Given problem
Begin with the line that contains "hide_parts(name)" and end with the line that contains "# are round, so": copy that span of lines exactly, and nothing outside it.
**********
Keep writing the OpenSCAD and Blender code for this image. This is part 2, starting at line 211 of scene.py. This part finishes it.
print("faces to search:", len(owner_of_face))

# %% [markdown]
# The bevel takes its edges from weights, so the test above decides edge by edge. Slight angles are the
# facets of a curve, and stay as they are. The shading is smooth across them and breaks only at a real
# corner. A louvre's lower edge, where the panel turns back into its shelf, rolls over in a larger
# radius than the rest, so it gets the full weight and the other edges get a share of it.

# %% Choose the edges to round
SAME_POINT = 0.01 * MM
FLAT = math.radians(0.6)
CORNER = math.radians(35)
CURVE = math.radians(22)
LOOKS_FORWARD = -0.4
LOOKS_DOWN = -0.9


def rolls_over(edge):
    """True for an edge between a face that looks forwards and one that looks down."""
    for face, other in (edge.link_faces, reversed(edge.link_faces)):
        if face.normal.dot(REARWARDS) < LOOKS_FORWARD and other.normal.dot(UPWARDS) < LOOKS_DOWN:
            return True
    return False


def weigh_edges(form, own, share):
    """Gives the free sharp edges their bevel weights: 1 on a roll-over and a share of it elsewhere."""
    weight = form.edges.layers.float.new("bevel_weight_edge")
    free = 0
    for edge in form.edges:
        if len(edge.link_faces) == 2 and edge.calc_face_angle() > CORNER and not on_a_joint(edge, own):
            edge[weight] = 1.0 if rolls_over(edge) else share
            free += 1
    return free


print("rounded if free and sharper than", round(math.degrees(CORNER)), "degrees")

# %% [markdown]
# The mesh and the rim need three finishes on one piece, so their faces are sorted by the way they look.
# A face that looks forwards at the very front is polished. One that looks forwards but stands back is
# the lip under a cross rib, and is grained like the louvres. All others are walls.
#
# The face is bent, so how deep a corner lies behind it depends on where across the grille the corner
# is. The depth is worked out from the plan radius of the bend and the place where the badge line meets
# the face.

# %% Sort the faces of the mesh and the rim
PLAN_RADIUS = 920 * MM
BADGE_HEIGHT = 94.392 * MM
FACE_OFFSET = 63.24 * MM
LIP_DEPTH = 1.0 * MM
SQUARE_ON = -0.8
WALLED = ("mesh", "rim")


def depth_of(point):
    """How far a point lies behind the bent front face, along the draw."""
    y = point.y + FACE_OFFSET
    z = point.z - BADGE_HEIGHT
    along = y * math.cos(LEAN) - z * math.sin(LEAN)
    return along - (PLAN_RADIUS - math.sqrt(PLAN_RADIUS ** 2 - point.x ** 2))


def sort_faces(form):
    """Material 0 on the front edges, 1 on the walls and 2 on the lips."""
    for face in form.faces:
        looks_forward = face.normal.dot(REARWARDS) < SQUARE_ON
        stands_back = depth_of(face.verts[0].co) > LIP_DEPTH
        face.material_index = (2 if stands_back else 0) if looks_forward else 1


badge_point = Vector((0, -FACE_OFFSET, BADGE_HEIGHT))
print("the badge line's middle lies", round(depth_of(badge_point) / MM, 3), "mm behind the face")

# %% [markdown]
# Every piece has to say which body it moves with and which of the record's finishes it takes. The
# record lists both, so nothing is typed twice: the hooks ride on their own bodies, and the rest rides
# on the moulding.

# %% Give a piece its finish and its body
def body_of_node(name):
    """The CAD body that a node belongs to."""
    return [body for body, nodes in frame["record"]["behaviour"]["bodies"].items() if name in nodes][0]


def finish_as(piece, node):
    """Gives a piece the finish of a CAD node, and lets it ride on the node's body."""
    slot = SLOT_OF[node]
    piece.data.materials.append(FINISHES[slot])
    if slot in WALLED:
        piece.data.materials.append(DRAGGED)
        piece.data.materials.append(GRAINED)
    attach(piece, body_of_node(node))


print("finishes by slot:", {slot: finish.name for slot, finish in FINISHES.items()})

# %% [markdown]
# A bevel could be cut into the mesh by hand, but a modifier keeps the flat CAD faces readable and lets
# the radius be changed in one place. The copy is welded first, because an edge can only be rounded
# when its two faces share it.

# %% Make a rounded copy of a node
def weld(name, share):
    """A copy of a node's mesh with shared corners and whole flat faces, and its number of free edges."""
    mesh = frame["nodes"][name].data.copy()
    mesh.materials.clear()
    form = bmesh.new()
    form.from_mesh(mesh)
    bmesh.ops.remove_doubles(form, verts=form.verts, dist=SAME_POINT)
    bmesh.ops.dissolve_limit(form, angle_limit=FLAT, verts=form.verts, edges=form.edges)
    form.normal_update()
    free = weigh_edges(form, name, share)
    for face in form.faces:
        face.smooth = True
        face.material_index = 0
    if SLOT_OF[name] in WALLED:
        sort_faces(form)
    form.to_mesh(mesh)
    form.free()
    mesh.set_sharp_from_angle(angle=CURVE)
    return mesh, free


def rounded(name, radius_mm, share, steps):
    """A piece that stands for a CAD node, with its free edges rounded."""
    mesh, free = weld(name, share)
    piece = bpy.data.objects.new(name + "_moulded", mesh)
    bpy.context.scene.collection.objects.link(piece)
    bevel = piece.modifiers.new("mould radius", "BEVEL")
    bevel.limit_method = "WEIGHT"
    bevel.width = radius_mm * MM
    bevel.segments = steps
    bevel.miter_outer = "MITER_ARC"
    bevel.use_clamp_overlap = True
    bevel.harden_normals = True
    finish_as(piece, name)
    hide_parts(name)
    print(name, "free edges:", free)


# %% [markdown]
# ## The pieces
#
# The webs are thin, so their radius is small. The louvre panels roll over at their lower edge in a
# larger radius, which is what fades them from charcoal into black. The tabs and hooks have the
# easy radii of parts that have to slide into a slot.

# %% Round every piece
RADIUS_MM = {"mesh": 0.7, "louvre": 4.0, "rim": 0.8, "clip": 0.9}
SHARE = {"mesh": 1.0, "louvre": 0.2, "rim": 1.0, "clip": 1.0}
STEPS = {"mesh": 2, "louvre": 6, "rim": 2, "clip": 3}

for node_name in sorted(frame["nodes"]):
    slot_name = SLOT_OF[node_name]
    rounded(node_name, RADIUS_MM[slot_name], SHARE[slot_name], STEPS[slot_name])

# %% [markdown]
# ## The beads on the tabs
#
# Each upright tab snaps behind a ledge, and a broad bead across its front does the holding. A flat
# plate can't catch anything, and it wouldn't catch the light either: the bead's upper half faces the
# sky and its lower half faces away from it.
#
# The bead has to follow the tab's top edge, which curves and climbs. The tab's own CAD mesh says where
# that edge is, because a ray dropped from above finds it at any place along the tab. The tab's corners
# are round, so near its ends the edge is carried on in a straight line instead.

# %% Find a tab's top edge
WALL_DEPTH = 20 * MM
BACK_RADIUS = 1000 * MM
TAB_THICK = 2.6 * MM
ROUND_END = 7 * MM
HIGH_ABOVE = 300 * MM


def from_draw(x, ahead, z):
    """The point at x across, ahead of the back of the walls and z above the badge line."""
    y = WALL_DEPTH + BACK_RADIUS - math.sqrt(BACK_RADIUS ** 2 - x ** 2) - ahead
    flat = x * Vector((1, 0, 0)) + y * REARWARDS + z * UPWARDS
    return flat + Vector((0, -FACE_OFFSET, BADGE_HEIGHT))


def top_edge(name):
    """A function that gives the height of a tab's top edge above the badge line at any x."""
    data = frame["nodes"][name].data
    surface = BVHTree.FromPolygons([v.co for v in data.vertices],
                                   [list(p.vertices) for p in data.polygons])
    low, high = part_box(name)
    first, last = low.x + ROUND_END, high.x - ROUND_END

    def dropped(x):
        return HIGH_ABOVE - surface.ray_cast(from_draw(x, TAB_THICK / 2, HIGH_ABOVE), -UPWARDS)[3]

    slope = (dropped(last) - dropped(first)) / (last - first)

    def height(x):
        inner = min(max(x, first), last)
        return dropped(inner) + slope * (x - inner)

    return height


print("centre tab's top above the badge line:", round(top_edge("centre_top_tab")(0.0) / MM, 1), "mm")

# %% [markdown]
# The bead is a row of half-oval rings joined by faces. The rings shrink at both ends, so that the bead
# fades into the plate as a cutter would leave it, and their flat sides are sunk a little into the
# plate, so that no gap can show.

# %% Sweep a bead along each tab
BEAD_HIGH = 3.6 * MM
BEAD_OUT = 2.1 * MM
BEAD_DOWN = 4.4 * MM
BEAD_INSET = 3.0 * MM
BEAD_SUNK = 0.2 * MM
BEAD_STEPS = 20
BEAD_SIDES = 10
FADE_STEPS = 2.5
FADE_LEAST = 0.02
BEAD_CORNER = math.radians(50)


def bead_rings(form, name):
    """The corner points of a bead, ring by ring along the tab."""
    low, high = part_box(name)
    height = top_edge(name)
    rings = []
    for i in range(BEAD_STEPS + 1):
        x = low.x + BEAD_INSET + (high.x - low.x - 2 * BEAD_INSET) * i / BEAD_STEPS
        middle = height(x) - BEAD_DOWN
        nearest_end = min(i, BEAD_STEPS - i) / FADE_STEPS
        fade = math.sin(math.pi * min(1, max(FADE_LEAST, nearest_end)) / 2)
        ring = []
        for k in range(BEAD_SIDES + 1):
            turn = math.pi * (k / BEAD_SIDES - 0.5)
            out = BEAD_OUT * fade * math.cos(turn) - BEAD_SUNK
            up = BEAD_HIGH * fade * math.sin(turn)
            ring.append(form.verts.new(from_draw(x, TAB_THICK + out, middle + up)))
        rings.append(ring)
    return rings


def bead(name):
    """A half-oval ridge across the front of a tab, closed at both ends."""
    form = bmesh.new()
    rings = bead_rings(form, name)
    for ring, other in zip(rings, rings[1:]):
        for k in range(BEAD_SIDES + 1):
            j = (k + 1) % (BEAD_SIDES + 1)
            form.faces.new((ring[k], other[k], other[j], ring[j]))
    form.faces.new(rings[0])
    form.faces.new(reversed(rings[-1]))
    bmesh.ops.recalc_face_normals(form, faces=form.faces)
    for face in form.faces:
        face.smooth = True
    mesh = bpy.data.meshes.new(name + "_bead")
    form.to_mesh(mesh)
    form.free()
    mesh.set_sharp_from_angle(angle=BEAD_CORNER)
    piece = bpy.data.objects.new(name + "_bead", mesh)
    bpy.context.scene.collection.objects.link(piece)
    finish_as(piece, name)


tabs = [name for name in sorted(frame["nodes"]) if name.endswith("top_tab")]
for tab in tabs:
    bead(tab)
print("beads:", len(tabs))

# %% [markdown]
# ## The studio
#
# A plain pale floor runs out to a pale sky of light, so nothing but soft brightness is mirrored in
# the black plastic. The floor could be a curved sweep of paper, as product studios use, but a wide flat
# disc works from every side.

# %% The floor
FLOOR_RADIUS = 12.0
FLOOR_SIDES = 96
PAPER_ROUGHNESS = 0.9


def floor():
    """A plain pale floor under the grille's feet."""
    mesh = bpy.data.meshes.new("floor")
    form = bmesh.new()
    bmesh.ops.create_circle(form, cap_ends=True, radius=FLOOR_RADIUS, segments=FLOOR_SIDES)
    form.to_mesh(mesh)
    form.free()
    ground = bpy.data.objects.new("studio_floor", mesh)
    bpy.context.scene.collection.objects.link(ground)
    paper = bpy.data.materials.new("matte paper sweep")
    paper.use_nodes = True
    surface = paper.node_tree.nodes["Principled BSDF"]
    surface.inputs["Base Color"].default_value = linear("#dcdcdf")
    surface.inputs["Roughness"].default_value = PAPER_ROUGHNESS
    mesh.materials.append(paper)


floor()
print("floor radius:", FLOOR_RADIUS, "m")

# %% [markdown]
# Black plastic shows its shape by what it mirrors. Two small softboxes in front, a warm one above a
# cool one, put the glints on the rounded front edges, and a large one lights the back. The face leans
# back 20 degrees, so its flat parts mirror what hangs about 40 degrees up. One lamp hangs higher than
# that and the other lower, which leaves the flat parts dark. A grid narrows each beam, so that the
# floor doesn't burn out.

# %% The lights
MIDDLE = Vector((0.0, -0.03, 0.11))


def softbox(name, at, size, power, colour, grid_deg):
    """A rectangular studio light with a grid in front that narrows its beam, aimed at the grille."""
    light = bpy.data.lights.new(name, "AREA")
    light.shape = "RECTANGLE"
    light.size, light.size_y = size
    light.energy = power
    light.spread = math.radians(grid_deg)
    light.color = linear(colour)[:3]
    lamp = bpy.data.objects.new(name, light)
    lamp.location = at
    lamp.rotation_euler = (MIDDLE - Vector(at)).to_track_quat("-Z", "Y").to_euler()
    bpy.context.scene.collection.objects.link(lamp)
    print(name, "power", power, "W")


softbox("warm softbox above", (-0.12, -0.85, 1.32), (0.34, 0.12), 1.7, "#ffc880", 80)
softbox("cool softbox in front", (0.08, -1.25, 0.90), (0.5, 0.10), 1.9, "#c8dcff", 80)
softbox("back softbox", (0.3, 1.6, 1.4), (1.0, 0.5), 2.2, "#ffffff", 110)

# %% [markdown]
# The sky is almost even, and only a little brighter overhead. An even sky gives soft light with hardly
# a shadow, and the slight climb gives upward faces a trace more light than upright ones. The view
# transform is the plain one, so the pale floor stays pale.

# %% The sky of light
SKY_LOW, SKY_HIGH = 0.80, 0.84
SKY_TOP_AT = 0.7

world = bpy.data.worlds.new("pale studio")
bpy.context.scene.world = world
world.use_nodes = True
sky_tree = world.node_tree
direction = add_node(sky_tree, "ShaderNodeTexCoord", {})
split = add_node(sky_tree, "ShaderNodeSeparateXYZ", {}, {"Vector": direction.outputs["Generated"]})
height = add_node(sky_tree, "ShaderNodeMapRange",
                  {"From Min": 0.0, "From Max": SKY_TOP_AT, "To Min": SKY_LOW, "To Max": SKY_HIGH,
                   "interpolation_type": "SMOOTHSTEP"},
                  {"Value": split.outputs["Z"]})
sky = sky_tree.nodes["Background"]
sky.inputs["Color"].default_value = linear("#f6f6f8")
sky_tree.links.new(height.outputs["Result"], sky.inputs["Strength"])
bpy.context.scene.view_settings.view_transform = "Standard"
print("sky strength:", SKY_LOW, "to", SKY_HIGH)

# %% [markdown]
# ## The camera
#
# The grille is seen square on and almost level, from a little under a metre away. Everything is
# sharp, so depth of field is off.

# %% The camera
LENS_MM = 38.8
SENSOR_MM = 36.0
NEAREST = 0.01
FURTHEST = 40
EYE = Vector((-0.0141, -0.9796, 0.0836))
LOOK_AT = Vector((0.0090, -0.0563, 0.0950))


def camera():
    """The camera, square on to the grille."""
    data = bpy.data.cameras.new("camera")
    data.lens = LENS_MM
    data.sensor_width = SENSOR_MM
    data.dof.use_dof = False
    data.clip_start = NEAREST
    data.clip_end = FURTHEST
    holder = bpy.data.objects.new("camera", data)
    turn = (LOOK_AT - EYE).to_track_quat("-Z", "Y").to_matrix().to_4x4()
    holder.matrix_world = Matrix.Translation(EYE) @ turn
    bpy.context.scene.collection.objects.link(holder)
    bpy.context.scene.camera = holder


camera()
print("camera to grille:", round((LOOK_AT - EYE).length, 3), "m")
**********
Complete output
    hide_parts(name)
    print(name, "free edges:", free)


# %% [markdown]
# ## The pieces
#
# The webs are thin, so their radius is small. The louvre panels roll over at their lower edge in a
# larger radius, which is what fades them from charcoal into black. The tabs and hooks have the
# easy radii of parts that have to slide into a slot.

# %% Round every piece
RADIUS_MM = {"mesh": 0.7, "louvre": 4.0, "rim": 0.8, "clip": 0.9}
SHARE = {"mesh": 1.0, "louvre": 0.2, "rim": 1.0, "clip": 1.0}
STEPS = {"mesh": 2, "louvre": 6, "rim": 2, "clip": 3}

for node_name in sorted(frame["nodes"]):
    slot_name = SLOT_OF[node_name]
    rounded(node_name, RADIUS_MM[slot_name], SHARE[slot_name], STEPS[slot_name])

# %% [markdown]
# ## The beads on the tabs
#
# Each upright tab snaps behind a ledge, and a broad bead across its front does the holding. A flat
# plate can't catch anything, and it wouldn't catch the light either: the bead's upper half faces the
# sky and its lower half faces away from it.
#
# The bead has to follow the tab's top edge, which curves and climbs. The tab's own CAD mesh says where
# that edge is, because a ray dropped from above finds it at any place along the tab. The tab's corners
# are round, so near its ends the edge is carried on in a straight line instead.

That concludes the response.